(Rows from an object dataset)
--------------------------------
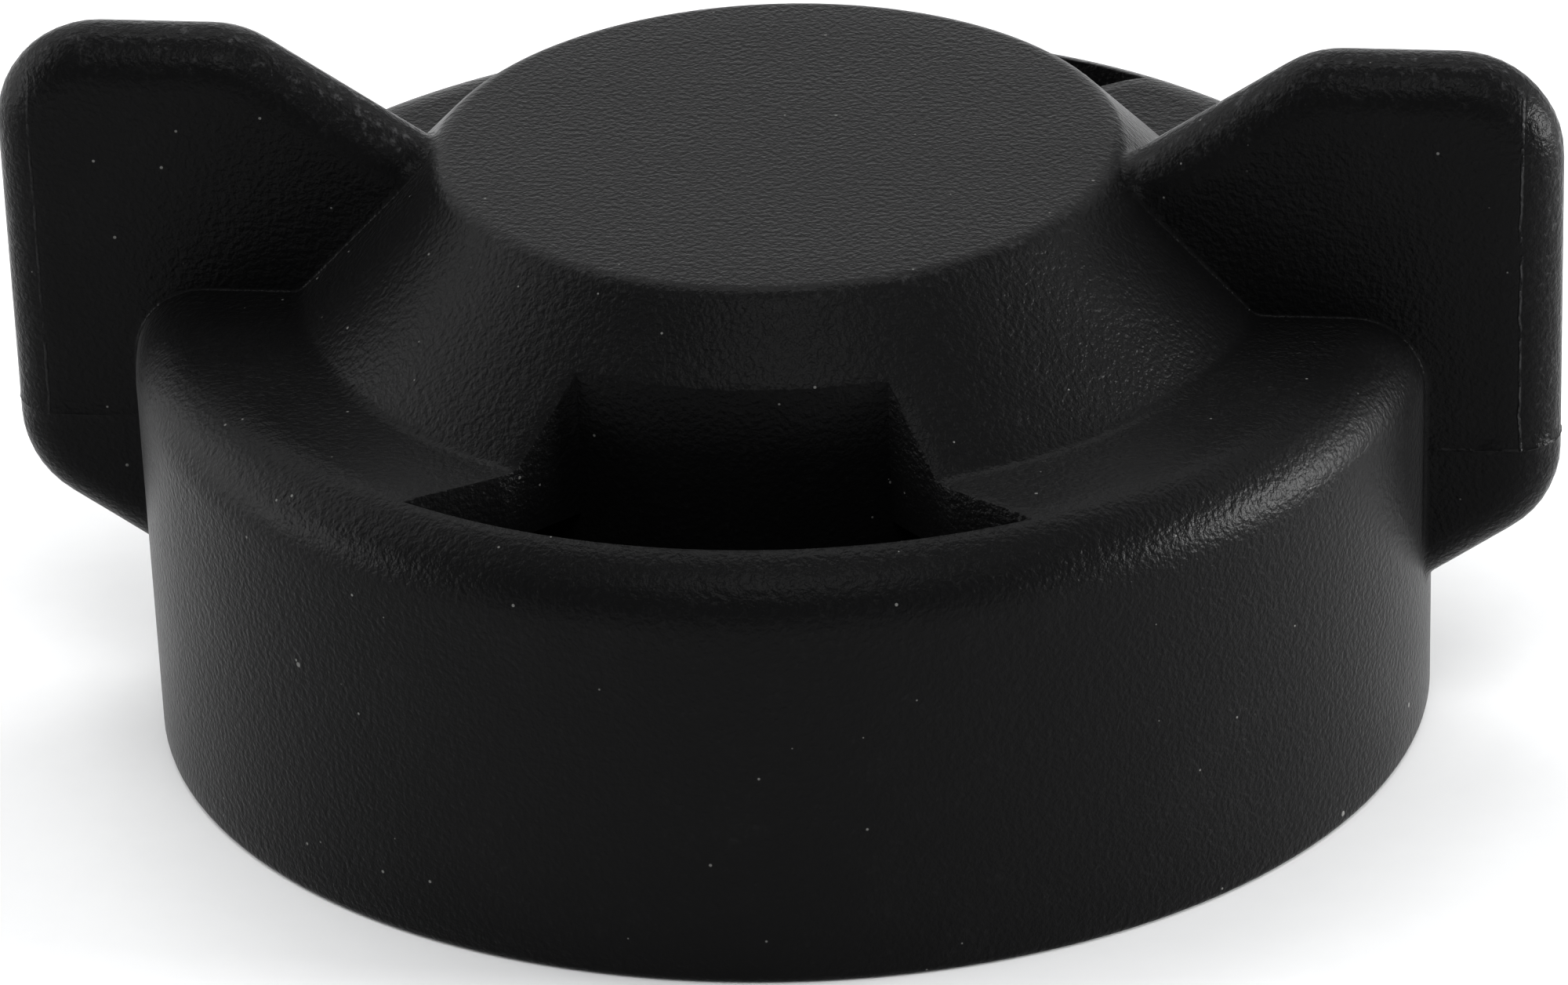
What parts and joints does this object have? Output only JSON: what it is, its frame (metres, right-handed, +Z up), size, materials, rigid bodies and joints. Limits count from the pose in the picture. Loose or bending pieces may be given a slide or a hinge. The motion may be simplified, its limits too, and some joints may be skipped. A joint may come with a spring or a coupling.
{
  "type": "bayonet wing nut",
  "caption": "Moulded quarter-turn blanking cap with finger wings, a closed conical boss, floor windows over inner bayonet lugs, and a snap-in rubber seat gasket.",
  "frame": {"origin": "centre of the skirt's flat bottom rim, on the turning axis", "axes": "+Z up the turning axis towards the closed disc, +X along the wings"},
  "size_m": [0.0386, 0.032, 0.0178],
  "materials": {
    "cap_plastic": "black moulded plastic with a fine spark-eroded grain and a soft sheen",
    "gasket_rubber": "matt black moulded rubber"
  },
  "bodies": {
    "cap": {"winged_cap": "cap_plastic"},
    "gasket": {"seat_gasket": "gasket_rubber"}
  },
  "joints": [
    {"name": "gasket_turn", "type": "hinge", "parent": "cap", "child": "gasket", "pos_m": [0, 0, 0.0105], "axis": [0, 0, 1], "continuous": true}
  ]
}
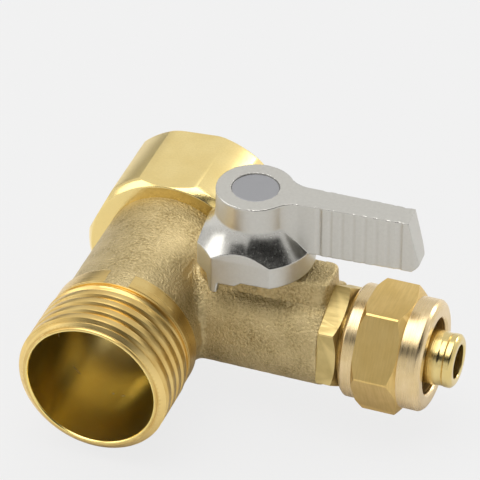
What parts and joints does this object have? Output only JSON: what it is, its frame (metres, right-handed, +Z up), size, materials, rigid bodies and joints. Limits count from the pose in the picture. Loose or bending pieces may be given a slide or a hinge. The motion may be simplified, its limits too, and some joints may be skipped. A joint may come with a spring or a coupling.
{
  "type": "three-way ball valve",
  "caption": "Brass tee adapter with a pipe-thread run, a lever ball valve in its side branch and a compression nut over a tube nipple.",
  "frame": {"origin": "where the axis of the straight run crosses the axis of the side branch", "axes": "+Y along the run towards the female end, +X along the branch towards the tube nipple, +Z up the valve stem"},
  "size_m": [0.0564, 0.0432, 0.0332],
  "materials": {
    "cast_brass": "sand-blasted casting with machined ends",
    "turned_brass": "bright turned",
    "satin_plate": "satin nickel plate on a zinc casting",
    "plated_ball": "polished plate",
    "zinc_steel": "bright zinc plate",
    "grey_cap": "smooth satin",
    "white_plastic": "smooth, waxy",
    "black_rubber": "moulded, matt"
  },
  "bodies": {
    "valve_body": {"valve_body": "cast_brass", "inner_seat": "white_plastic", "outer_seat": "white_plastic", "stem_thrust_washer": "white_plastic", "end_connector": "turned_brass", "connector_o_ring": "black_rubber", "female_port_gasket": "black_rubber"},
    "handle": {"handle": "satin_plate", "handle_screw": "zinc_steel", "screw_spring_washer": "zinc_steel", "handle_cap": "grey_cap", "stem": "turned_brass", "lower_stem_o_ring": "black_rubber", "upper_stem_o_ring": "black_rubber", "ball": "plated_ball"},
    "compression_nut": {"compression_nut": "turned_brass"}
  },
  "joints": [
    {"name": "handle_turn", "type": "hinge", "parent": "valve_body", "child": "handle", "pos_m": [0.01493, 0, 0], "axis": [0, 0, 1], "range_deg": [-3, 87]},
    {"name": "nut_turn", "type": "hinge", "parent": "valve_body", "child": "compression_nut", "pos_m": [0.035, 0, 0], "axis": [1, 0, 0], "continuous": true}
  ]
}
--------------------------------
The records above must be repeated exactly, every one of them.

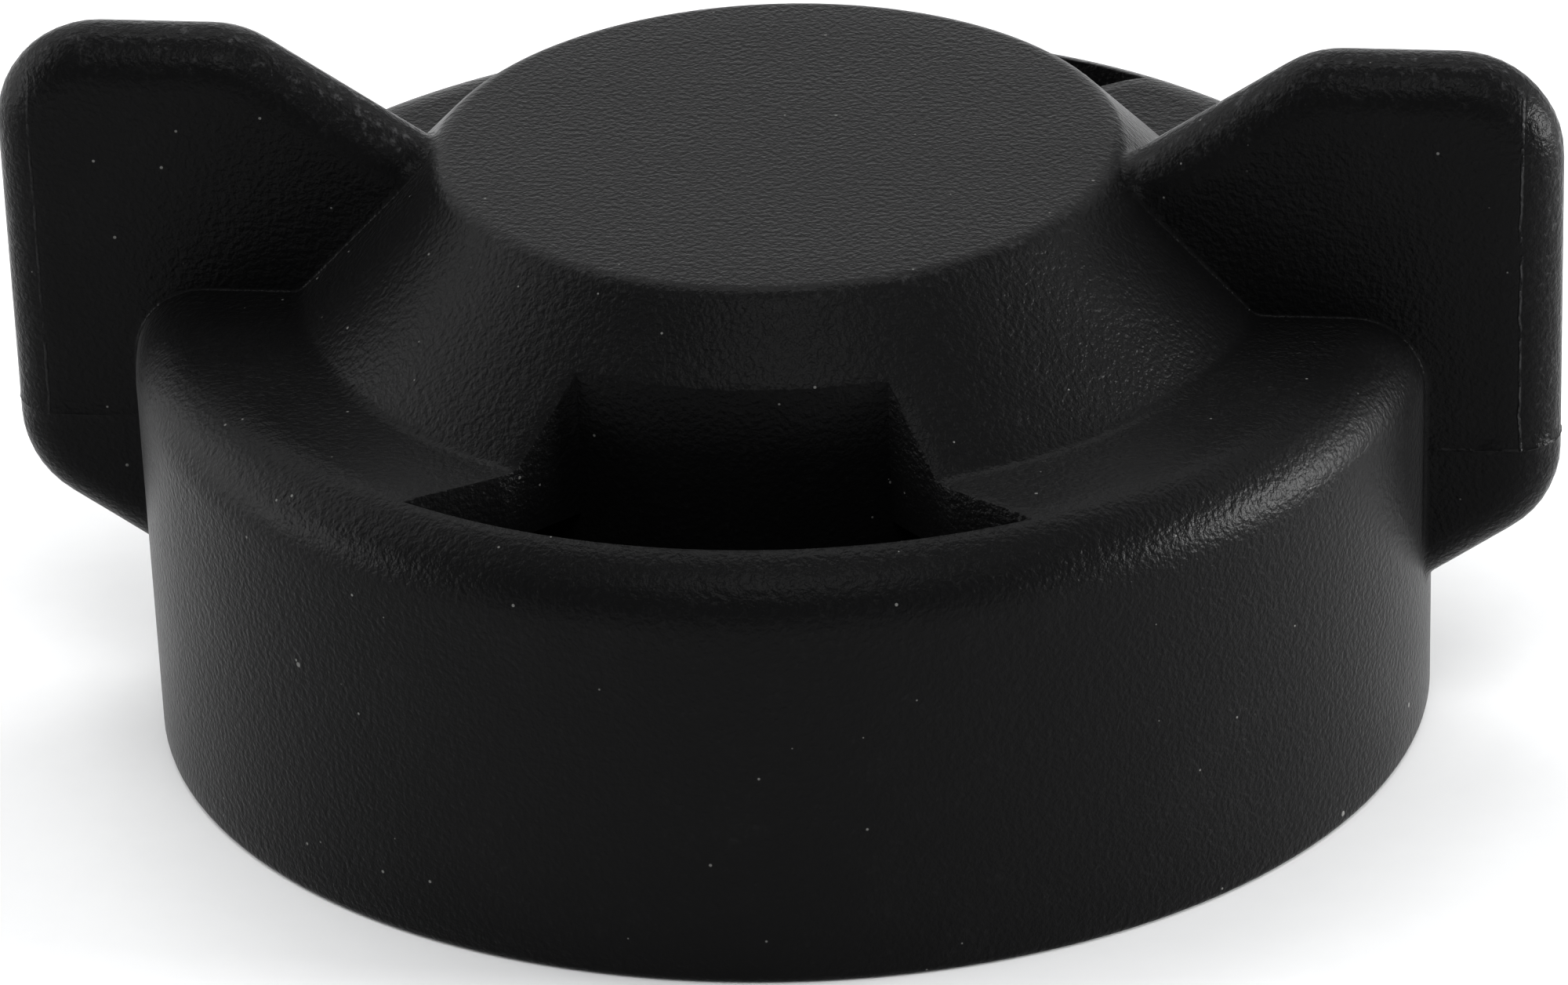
What parts and joints does this object have? Output only JSON: what it is, its frame (metres, right-handed, +Z up), size, materials, rigid bodies and joints. Limits count from the pose in the picture. Loose or bending pieces may be given a slide or a hinge. The motion may be simplified, its limits too, and some joints may be skipped. A joint may come with a spring or a coupling.
{
  "type": "bayonet wing nut",
  "caption": "Moulded quarter-turn blanking cap with finger wings, a closed conical boss, floor windows over inner bayonet lugs, and a snap-in rubber seat gasket.",
  "frame": {"origin": "centre of the skirt's flat bottom rim, on the turning axis", "axes": "+Z up the turning axis towards the closed disc, +X along the wings"},
  "size_m": [0.0386, 0.032, 0.0178],
  "materials": {
    "cap_plastic": "black moulded plastic with a fine spark-eroded grain and a soft sheen",
    "gasket_rubber": "matt black moulded rubber"
  },
  "bodies": {
    "cap": {"winged_cap": "cap_plastic"},
    "gasket": {"seat_gasket": "gasket_rubber"}
  },
  "joints": [
    {"name": "gasket_turn", "type": "hinge", "parent": "cap", "child": "gasket", "pos_m": [0, 0, 0.0105], "axis": [0, 0, 1], "continuous": true}
  ]
}
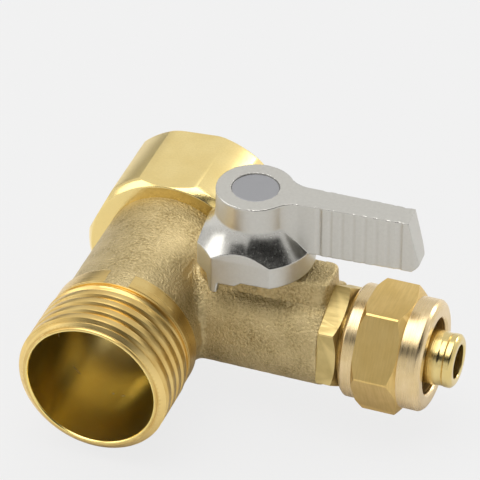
What parts and joints does this object have? Output only JSON: what it is, its frame (metres, right-handed, +Z up), size, materials, rigid bodies and joints. Limits count from the pose in the picture. Loose or bending pieces may be given a slide or a hinge. The motion may be simplified, its limits too, and some joints may be skipped. A joint may come with a spring or a coupling.
{
  "type": "three-way ball valve",
  "caption": "Brass tee adapter with a pipe-thread run, a lever ball valve in its side branch and a compression nut over a tube nipple.",
  "frame": {"origin": "where the axis of the straight run crosses the axis of the side branch", "axes": "+Y along the run towards the female end, +X along the branch towards the tube nipple, +Z up the valve stem"},
  "size_m": [0.0564, 0.0432, 0.0332],
  "materials": {
    "cast_brass": "sand-blasted casting with machined ends",
    "turned_brass": "bright turned",
    "satin_plate": "satin nickel plate on a zinc casting",
    "plated_ball": "polished plate",
    "zinc_steel": "bright zinc plate",
    "grey_cap": "smooth satin",
    "white_plastic": "smooth, waxy",
    "black_rubber": "moulded, matt"
  },
  "bodies": {
    "valve_body": {"valve_body": "cast_brass", "inner_seat": "white_plastic", "outer_seat": "white_plastic", "stem_thrust_washer": "white_plastic", "end_connector": "turned_brass", "connector_o_ring": "black_rubber", "female_port_gasket": "black_rubber"},
    "handle": {"handle": "satin_plate", "handle_screw": "zinc_steel", "screw_spring_washer": "zinc_steel", "handle_cap": "grey_cap", "stem": "turned_brass", "lower_stem_o_ring": "black_rubber", "upper_stem_o_ring": "black_rubber", "ball": "plated_ball"},
    "compression_nut": {"compression_nut": "turned_brass"}
  },
  "joints": [
    {"name": "handle_turn", "type": "hinge", "parent": "valve_body", "child": "handle", "pos_m": [0.01493, 0, 0], "axis": [0, 0, 1], "range_deg": [-3, 87]},
    {"name": "nut_turn", "type": "hinge", "parent": "valve_body", "child": "compression_nut", "pos_m": [0.035, 0, 0], "axis": [1, 0, 0], "continuous": true}
  ]
}